There is an abundance of thoughtful law and other professional service firm Memo analyses readily available by Googling “Yates Memo”. One of these, best fitting the GC/CCOs own views, and attached to a short summary email, will get the word out quickly. GC/CCOs should also request speaking slots at the next senior management and Board meetings to cover the Memo, to answer questions and to discuss possible changes to the company’s compliance program.
- What Memo points should be highlighted in any such communication?
In simple terms, the Memo does two things: it (in steps 1, 4 and 6) sets out individual accountability related to corporate wrongdoing as a DOJ priority; it also (in steps 2, 3 and 5) covers the changes to DOJ practice and procedures, the “nuts and bolts,” that support this policy direction. The individual accountability aspects are likely to be of most interest to execs – particularly the DOJ positions that: all relevant facts about individuals must be provided by companies to be eligible for any cooperation credit; and protection from criminal or civil liability for individuals will not be part of case resolutions with companies in most circumstances.
- What recommendations does the GC/CCO have about possible changes to the existing corporate compliance program in light of the Memo?
The good news/bad news is that this question will be forthcoming – most likely from the CEO and/or the Board. This is an opportunity to have open discussions about the new challenges presented by the Memo, existing compliance program issues and themes, and resources. Because personal liability and reputations are now part of the DOJ law enforcement dynamic, corporate compliance programs will be getting more attention from companies’ senior management and Boards – both now, and going forward. It’s been repeated often, but it’s never been truer: “never let a good crisis go to waste”; GC/CCOs should use this opportunity to enhance their compliance programs.
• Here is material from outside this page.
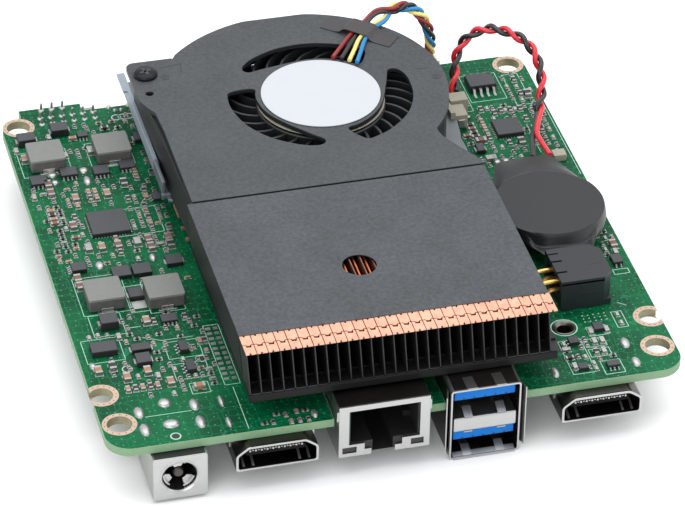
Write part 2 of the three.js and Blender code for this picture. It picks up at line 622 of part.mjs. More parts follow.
function makeCoils() {
  COILS.forEach(([x, y], i) => {
    part(`inductor_${i + 1}`,
      chamferedBlock(x, y, COIL.width, COIL.depth, GAP, COIL.height, 0.5), 'ferrite');
  });
  part('power_controller', chamferedBlock(13.1, 64.0, 7.0, 7.0, GAP, 0.95, 0.2), 'chip');
  part('memory_chip', chamferedBlock(91.1, 92.1, 4.9, 4.7, GAP, 1.65, 0.2), 'chip');
  part('sound_chip', chamferedBlock(92.0, 77.0, 5.2, 5.2, GAP, 1.0, 0.2), 'chip');
}

// 2 x 2 power header, its mouth facing the right edge of the board
function makePowerHeader() {
  const { x0, x1, y0, y1, z1 } = POWER;
  const middle = (y0 + y1) / 2;
  const body = block(x0, x1, y0, y1, GAP, z1);
  const corner = plate(polygon([[x1 - 1.8, y1 + 1], [x1 + 1, y1 - 1.8], [x1 + 1, y1 + 1]]), -1, 9);
  const mouth = block(x0 + 2.2, x1 + 1, y0 + 1.1, y1 - 1.1, 1.0, z1 - 0.9);
  const core = block(x0 + 1.5, x1 - 0.8, middle - 3.1, middle + 3.1, 1.6, 4.8);
  const shell = solid(cut(body, mouth)).add(solid(core)).subtract(solid(corner));
  part('power_header', toGeometry(shell), 'blackPlastic');
}

// ---------------------------------------------------------------- sockets underneath
function makeMemorySocket() {
  const { x0, x1, y0, y1, arm, reach, latch } = MEMORY;
  const top = UNDER - GAP;
  const slot = block(x0 + 4.2, x1 - 4.2, y0 - 1, y0 + 4, FOOT + 2.6, FOOT + 4.0);
  const armAt = (x) => block(x, x + arm, y0 - reach, y0 + 1, FOOT + 0.8, FOOT + 4.2);
  const socket = join(
    cut(block(x0, x1, y0, y1, FOOT, top), slot),
    armAt(x0), armAt(x1 - arm),
  );
  part('memory_socket', socket, 'blackPlastic');
  // sheet-metal latch inside each arm: a long leaf with an inward hook at its tip
  const leaf = (x, inward) => {
    const tip = y0 - reach + 1;
    const points = [[0, y0 - 0.6], [0, tip], [inward * 1.6, tip + 1.6],
      [inward * latch, tip + 2.6], [inward * latch, y0 - 0.6]]
      .map(([dx, y]) => [x + dx, y]);
    return plate(polygon(points), FOOT + 1.4, FOOT + 3.6);
  };
  part('memory_latch_left', leaf(x0 + arm + 1.9, 1), 'steel');
  part('memory_latch_right', leaf(x1 - arm - 1.9, -1), 'steel');
}

function makeCardSocket() {
  const top = UNDER - GAP;
  const body = block(57, 87, 60, 66.5, top - 4.0, top);
  const slot = block(58.5, 85.5, 59, 63, top - 3.4, top - 2.2);
  part('card_socket', cut(body, slot), 'blackPlastic');
}

makeBoard();
makeStandoff();
makeJack();
makeHdmi('hdmi_left', HDMI.centres[0]);
makeHdmi('hdmi_right', HDMI.centres[1]);
makeEthernet();
makeUsbStack();
makeRearUsb();
makeProcessor();
makeSinkBase();
makeFins();
makeLid();
makeHousing();
makeTray();
makeEarScrew();
makeImpeller();
makeMotor();
makeTape();
makeFanWires();
makeBatteryLeads();
makeCell();
makeCoils();
makePowerHeader();
makeMemorySocket();
makeCardSocket();

// origin in the middle of the footprint, on the plane the board stands on
const FRONT_FACE = -2.3;
board.position.set(-BOARD.width / 2, -(FRONT_FACE + REAR_PORT_FACE) / 2, -FOOT);

const computer = new THREE.Group();
computer.add(board);
export default computer;
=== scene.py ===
"""Looks for the palm-size computer main board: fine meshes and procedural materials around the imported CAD.

Every measure below is in millimetres in the board's own frame: x along the port edge from the left
corner, y from the port edge to the back, z = 0 on the board's upper face.
"""

import math
import random

import bmesh
import bpy
from mathutils import Matrix, Vector


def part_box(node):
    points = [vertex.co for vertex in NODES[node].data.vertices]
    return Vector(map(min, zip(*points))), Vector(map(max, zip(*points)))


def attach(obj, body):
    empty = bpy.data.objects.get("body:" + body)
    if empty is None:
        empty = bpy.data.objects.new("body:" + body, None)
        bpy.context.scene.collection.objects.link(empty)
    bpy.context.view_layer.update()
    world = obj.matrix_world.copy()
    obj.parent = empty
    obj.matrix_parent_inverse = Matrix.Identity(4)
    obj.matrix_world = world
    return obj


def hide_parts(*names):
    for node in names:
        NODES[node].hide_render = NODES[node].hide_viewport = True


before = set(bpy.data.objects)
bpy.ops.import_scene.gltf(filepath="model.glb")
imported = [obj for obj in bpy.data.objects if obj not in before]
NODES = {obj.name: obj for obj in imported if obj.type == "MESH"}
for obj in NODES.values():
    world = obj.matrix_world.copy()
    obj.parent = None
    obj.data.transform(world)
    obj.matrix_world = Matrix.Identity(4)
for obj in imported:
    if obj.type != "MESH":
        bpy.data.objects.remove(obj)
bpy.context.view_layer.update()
BODY = "board"
MM = 0.001
_low, _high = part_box("circuit_board")
ORIGIN = Vector((_low[0], _low[1], _high[2]))
FLOOR = -11.0
UNDER = -1.6
HUB = (55.4, 75.7)


def at(x, y, z=0.0):
    return ORIGIN + Vector((x, y, z)) * MM


# ------------------------------------------------------------------ camera
CAMERA = {"place": (-96.142, -499.827, 408.912), "aim": (52.039, 45.9, 0.0), "roll": 1.133, "lens": 205.127}


def make_camera():
    data = bpy.data.cameras.new("camera")
    data.sensor_width = 36
    data.lens = CAMERA["lens"]
    data.clip_start = 0.01
    camera = bpy.data.objects.new("camera", data)
    bpy.context.collection.objects.link(camera)
    place, aim = at(*CAMERA["place"]), at(*CAMERA["aim"])
    turn = (aim - place).to_track_quat("-Z", "Y").to_matrix().to_4x4()
    roll = Matrix.Rotation(math.radians(CAMERA["roll"]), 4, "Z")
    camera.matrix_world = Matrix.Translation(place) @ turn @ roll
    bpy.context.scene.camera = camera


make_camera()


# ------------------------------------------------------------------ materials
def srgb(r, g, b):
    """The linear colour of three screen values from 0 to 255."""
    shares = (c / 255 for c in (r, g, b))
    return tuple(c / 12.92 if c <= 0.04045 else ((c + 0.055) / 1.055) ** 2.4 for c in shares)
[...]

- Is it possible that the Memo’s issuance will change the company’s risk appetite?
A preliminary question may be, “Has the company’s risk appetite actually been articulated?” In many companies, it has not, and a given company’s risk appetite may be a function of the present company culture, often influenced by the acts and words (in that order) of senior management. This is another instance where the GC/CCO can take advantage of the Memo’s issuance to have discussions around the business and legal aspects of acceptable vs. unacceptable risk boundaries, and to help bring clarity around the often amorphous notion of risk appetite.
Beyond these initial big picture questions, there are other inquiries and analyses that the GC/CCO may wish to consider in response to the Yates Memo. Future GAN blogs will address these topics.